Os reiterados apelos de autoridades médicas para que a população permaneça em quarentena, durante a epidemia da covid-19, tem tido consequências aquém do esperado e, principalmente, do necessário. Há diversos fatores sociais e culturais por trás da imprudência coletiva. A começar de que milhões de brasileiros não têm habitação ou a habitação adequada ao isolamento.
Além do que, esses apelos se baseiam no pressuposto equivocado de que toda a população regula seu comportamento costumeiro, em questões de saúde, pelas mesmas concepções dos médicos e dos cientistas.
Equivocado porque, historicamente, o brasileiro é culturalmente duplo, nas concepções e na língua, uma das consequências das duas escravidões que fizeram o Brasil que conhecemos, a indígena e a negra, além da influência do branco retrógrado. Somos um país atrasado. O que faz do conhecimento científico um conhecimento paralelo ao popular, e com ele em disputa.
No geral, médicos intuem isso. Problema que se abrandaria se nos currículos das faculdades de medicina fosse incluída a antropologia. Uma ponte sobre o abismo que separa e contrapõe as duas culturas.
Tenho observado, em minhas pesquisas, muitos casos, embora fragmentários, no Brasil inteiro, que evidenciam o quanto amplos setores da população estão muito longe das recomendações da cultura médica. E do que seria próprio de uma sociedade cujas normas de saúde fossem reguladas pela racionalidade própria da ciência.
Os muitos casos esparsos que observei deixam claro que o saber popular sobre doença e saúde, mesmo nas grandes cidades, está numa relação de conflito e de antagonismo com o saber médico. O próprio presidente da República, por ignorância e oportunismo explícitos, expressa diariamente esse conflito, ao agir para contestar a medicina.
Num cenário desses, é difícil definir normas de saúde pública, especialmente em momentos de emergência e de urgência.

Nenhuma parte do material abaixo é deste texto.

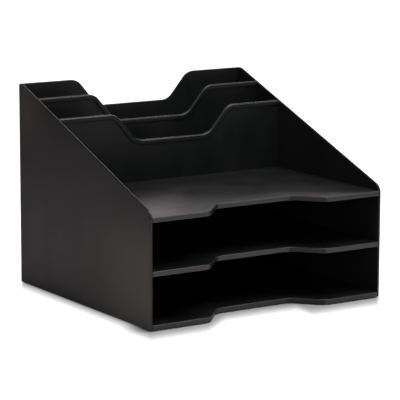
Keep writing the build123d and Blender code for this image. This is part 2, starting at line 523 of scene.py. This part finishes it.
@dataclass(frozen=True)
class MattRubber:
    """Soft black rubber of the feet."""

    base: tuple[float, float, float] = (0.010, 0.010, 0.0105)
    dusty: tuple[float, float, float] = (0.022, 0.021, 0.020)
    roughness: float = 0.82
    specular_level: float = 0.35
    speck: Noise = Noise(size=0.6 * MM, detail=3.0, harshness=0.6)
    speck_depth: float = 0.03 * MM

    def material(self, name: str) -> bpy.types.Material:
        """Build the finish.

        Args:
            name: The material's name.

        Returns:
            The material.
        """
        made = bpy.data.materials.new(name)
        made.use_nodes = True
        made.diffuse_color = (*self.base, 1.0)
        graph = NodeTree(made.node_tree)
        specks = self.speck.pattern(graph, graph.add("ShaderNodeTexCoord").outputs["Object"])
        normal = graph.add(
            "ShaderNodeBump", {"Height": specks, "Distance": self.speck_depth, "Strength": 1.0}
        ).outputs["Normal"]
        surface = graph.add(
            "ShaderNodeBsdfPrincipled",
            {
                "Base Color": graph.mix(specks, self.base, self.dusty),
                "Roughness": self.roughness,
                "Specular IOR Level": self.specular_level,
                "Normal": normal,
            },
        )
        graph.add("ShaderNodeOutputMaterial", {"Surface": surface.outputs["BSDF"]})
        return made


# ---- The object -------------------------------------------------------------------------------


@dataclass(frozen=True)
class Moulding:
    """One moulding of the case: its node, its painted light and smooth rounds, and how warm its gloss is.
    """

    node: str
    wear_and_painted_light: WearAndPaintedLight
    warmth: float


@dataclass
class Case:
    """The bonded case: side panels, back panel, boards and dividers, as they come from the frame."""

    plastic: SatinPlastic = field(default_factory=SatinPlastic)
    mouldings: tuple[Moulding, ...] = (
        Moulding("left_side_panel", WearAndPaintedLight(painted_rim_highlight=0.3, rounds=0.4, painted_panel_sheen=1.0), warmth=0.9),
        Moulding("right_side_panel", WearAndPaintedLight(painted_rim_highlight=0.3, rounds=0.4, painted_panel_sheen=0.8), warmth=0.9),
        Moulding("back_panel", WearAndPaintedLight(), warmth=0.2),
        Moulding("bottom_board", WearAndPaintedLight(painted_rim_highlight=0.55, rounds=0.8), warmth=0.7),
        Moulding("middle_shelf", WearAndPaintedLight(painted_rim_highlight=0.65, rounds=0.8), warmth=0.7),
        Moulding("top_shelf", WearAndPaintedLight(painted_rim_highlight=0.55, rounds=0.9), warmth=0.7),
        Moulding("front_divider", WearAndPaintedLight(rounds=0.15, level_tops=True, polish=0.8), warmth=0.1),
        Moulding("middle_divider", WearAndPaintedLight(level_tops=True, polish=0.0), warmth=0.1),
    )
    pattern_step: float = 0.37

    def dress(self) -> None:
        """Give each moulding of the frame its own cut of the satin finish."""
        for number, moulding in enumerate(self.mouldings):
            offset = Vector((number, 2 * number, 3 * number)) * self.pattern_step
            finish = self.plastic.material(
                f"satin_black_{moulding.node}", offset, moulding.wear_and_painted_light, moulding.warmth
            )
            dress_node(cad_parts[moulding.node], finish)
            log.info("%s: dressed in %s", moulding.node, Slot.PLASTIC.value)


@dataclass
class Feet:
    """Four turned rubber feet in the recesses below the bottom board, with a treaded sole."""

    rubber: MattRubber = field(default_factory=MattRubber)
    front_left: str = "front_left_foot"
    front_right: str = "front_right_foot"
    back_left: str = "back_left_foot"
    back_right: str = "back_right_foot"
    sides: int = 40
    rows: int = 41
    sole_end: float = 0.70
    round_end: float = 0.85
    wall_end: float = 0.90
    edge_round: float = 0.40 * MM
    tread_rings: int = 3
    tread_depth: float = 0.25 * MM
    weld: float = 0.001 * MM
    sharp_angle: float = math.radians(60)

    def build(self) -> bpy.types.Object:
        """Turn one foot, place it four times and put it in the frame.

        Returns:
            The piece that stands for the four feet.
        """
        low, high = (Vector(corner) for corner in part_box(self.front_left))
        far_low, far_high = (Vector(corner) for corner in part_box(self.back_right))
        near, far = (low + high) / 2, (far_low + far_high) / 2
        middle = Vector(((near.x + far.x) / 2, (near.y + far.y) / 2, low.z))
        recipe = GeometryRecipe("rubber_feet")
        radius = recipe.take("Radius", "Float", (high.x - low.x) / 2)
        height = recipe.take("Height", "Float", high.z - low.z)
        foot = self._turned_foot(recipe, radius, height)
        places = recipe.graph.add(
            "GeometryNodeMeshGrid",
            {
                "Size X": recipe.take("Spacing Across", "Float", far.x - near.x),
                "Size Y": recipe.take("Spacing Deep", "Float", far.y - near.y),
                "Vertices X": 2,
                "Vertices Y": 2,
            },
        ).outputs["Mesh"]
        centred = recipe.graph.add(
            "GeometryNodeTransform",
            {"Geometry": places, "Translation": recipe.take("Centre", "Vector", middle)},
        ).outputs["Geometry"]
        placed = recipe.graph.add(
            "GeometryNodeInstanceOnPoints", {"Points": centred, "Instance": foot}
        ).outputs["Instances"]
        finish = recipe.take("Finish", "Material", self.rubber.material("matt_black_rubber"))
        piece = recipe.finish(placed, finish)
        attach(piece, "root")
        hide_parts(self.front_left, self.front_right, self.back_left, self.back_right)
        log.info("%s: four feet, %d faces", piece.name, len(piece.data.polygons))
        return piece

    def _turned_foot(
        self, recipe: GeometryRecipe, radius: bpy.types.NodeSocket, height: bpy.types.NodeSocket
    ) -> bpy.types.NodeSocket:
        """Turn a foot's profile about its axis: the treaded sole, the round, the wall and the top.

        Args:
            recipe: The tree to add it to.
            radius: The foot's radius.
            height: The foot's height.

        Returns:
            The socket of the closed foot, which stands on the origin.
        """
        graph, math_of = recipe.graph, recipe.graph.math
        edge = recipe.take("Edge Round", "Float", self.edge_round)
        rings = recipe.take("Tread Rings", "Int", self.tread_rings)
        depth = recipe.take("Tread Depth", "Float", self.tread_depth)
        sides = recipe.take("Sides", "Int", self.sides)
        sheet = graph.add(
            "GeometryNodeMeshGrid",
            {
                "Size X": 1.0,
                "Size Y": 1.0,
                "Vertices X": math_of("ADD", sides, 1.0),
                "Vertices Y": self.rows,
            },
        ).outputs["Mesh"]
        # The sheet measures one by one: its X goes round the foot, and its Y along the profile.
        place = graph.add("GeometryNodeInputPosition").outputs["Position"]
        spot = graph.add("ShaderNodeSeparateXYZ", {"Vector": place}).outputs
        turn = math_of("MULTIPLY", math_of("ADD", spot["X"], 0.5), 2 * math.pi)
        along = math_of("ADD", spot["Y"], 0.5)
        sole = graph.step(along, 0.0, self.sole_end, smooth=False)
        bend = graph.step(along, self.sole_end, self.round_end, smooth=False)
        wall = graph.step(along, self.round_end, self.wall_end, smooth=False)
        top = graph.step(along, self.wall_end, 1.0, smooth=False)

        rounded = math_of("MULTIPLY", bend, math.pi / 2)
        flat = math_of("MULTIPLY", sole, math_of("SUBTRACT", radius, edge))
        bulge = math_of("MULTIPLY_ADD", math_of("SINE", rounded), edge, flat)
        reach = math_of("SUBTRACT", bulge, math_of("MULTIPLY", top, radius))
        wave = math_of("COSINE", math_of("MULTIPLY", math_of("MULTIPLY", sole, rings), 2 * math.pi))
        tread = math_of("MULTIPLY", math_of("MULTIPLY_ADD", wave, -0.5, 0.5), depth)
        lift = math_of("MULTIPLY", math_of("SUBTRACT", 1.0, math_of("COSINE", rounded)), edge)
        rise = math_of("MULTIPLY_ADD", wall, math_of("SUBTRACT", height, edge), lift)
        turned = graph.add(
            "ShaderNodeCombineXYZ",
            {
                "X": math_of("MULTIPLY", reach, math_of("COSINE", turn)),
                "Y": math_of("MULTIPLY", reach, math_of("SINE", turn)),
                "Z": math_of("ADD", tread, rise),
            },
        ).outputs["Vector"]
        shaped = graph.add("GeometryNodeSetPosition", {"Geometry": sheet, "Position": turned}).outputs[0]
        closed = graph.add("GeometryNodeMergeByDistance", {0: shaped, "Distance": self.weld}).outputs[0]
        smooth = graph.add("GeometryNodeSetShadeSmooth", {0: closed}, domain="FACE").outputs[0]
        angle = graph.add("GeometryNodeInputMeshEdgeAngle").outputs["Unsigned Angle"]
        sharp = math_of("GREATER_THAN", angle, self.sharp_angle)
        return graph.add(
            "GeometryNodeSetShadeSmooth",
            {0: smooth, "Selection": sharp, "Shade Smooth": False},
            domain="EDGE",
        ).outputs[0]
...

É de limitada eficácia, numa disputa desse tipo, a recomendação de normas da noite para o dia.
Esta é uma interpretação impressionista desse desencontro. Mas do peculiar impressionismo de que se vale todo pesquisador e cientista para definir o primeiro e provisório quadro de sua observação científica sobre determinado problema ou questão.
Seu senso comum é diverso do senso comum popular. É, antes, uma sistematização de conhecimento científico, que lhe permite ver, na urgência de situações inesperadas, o que o conhecimento popular não permite ver senão impropriamente no plano mágico e, eventualmente, religioso.
O problema começa com o fato de que há no Brasil, historicamente, uma ampla ignorância induzida, que se tornou o fundamento de uma cultura paralela de permanente disputa entre juízos de valor e juízos de realidade. A ignorância é, desde a origem do Brasil, um instrumento de poder.
É esse o cenário que define os problemas da saúde pública, em situação de emergência, como agora. Os serviços de saúde chegam à massa da população, seja dos pobres, seja da classe média, precariamente. É mais fácil fazer uma consulta médica do que fazer os exames recomendados pelo médico, que podem demorar meses. As coisas se complicam se for necessária uma internação, uma cirurgia.
Com isso, o médico se torna coadjuvante das improvisações e soluções da medicina popular, do curandeirismo, dos benzimentos. As pessoas ficam sabendo que suas dores e incômodos têm nome, nome de doenças. Mas a solução acaba sendo procurada fora do âmbito médico. Não é casual que aqui a medicina científica seja de fato apenas a segunda instância da medicina popular, da automedicação, das campanhas de liquidação de remédios das farmácias.
Um dos aspectos mais problemáticos desse desencontro é a descrença no saber médico. Sou usuário de hospital público e gosto de acompanhar as conversas de sala de espera. As pessoas trocam informações sobre as queixas que estão levando ao médico. Os outros pacientes opinam, fazem diagnósticos, até dizem que exames o queixoso recomende ao médico para que apenas faça a requisição.
Quando falha o convencimento alternativo do leigo, também paciente, entra o diagnóstico religioso. A conversa, então, se torna proselitismo em favor do grande médico de todas as enfermidades. Já presenciei na espera do ambulatório do Hospital Universitário da USP um desentendimento entre três evangélicos, vinculados a três diferentes igrejas fundamentalistas, por eles mesmos identificadas, porque um impugnava a visão religiosa do outro em nome da sua.
Por trás da resistência à quarentena há um conjunto extenso de insuficiências históricas, sem solução numa situação de emergência, como esta, que é também a de insuficiência de governo. (Valor Econômico – 22/05/2020)
José de Souza Martins é sociólogo. Professor Emérito da Faculdade de Filosofia da USP. Pesquisador Emérito do CNPq. Membro da Academia Paulista de Letras. Entre outros livros, é autor de “O Cativeiro da Terra” (Contexto).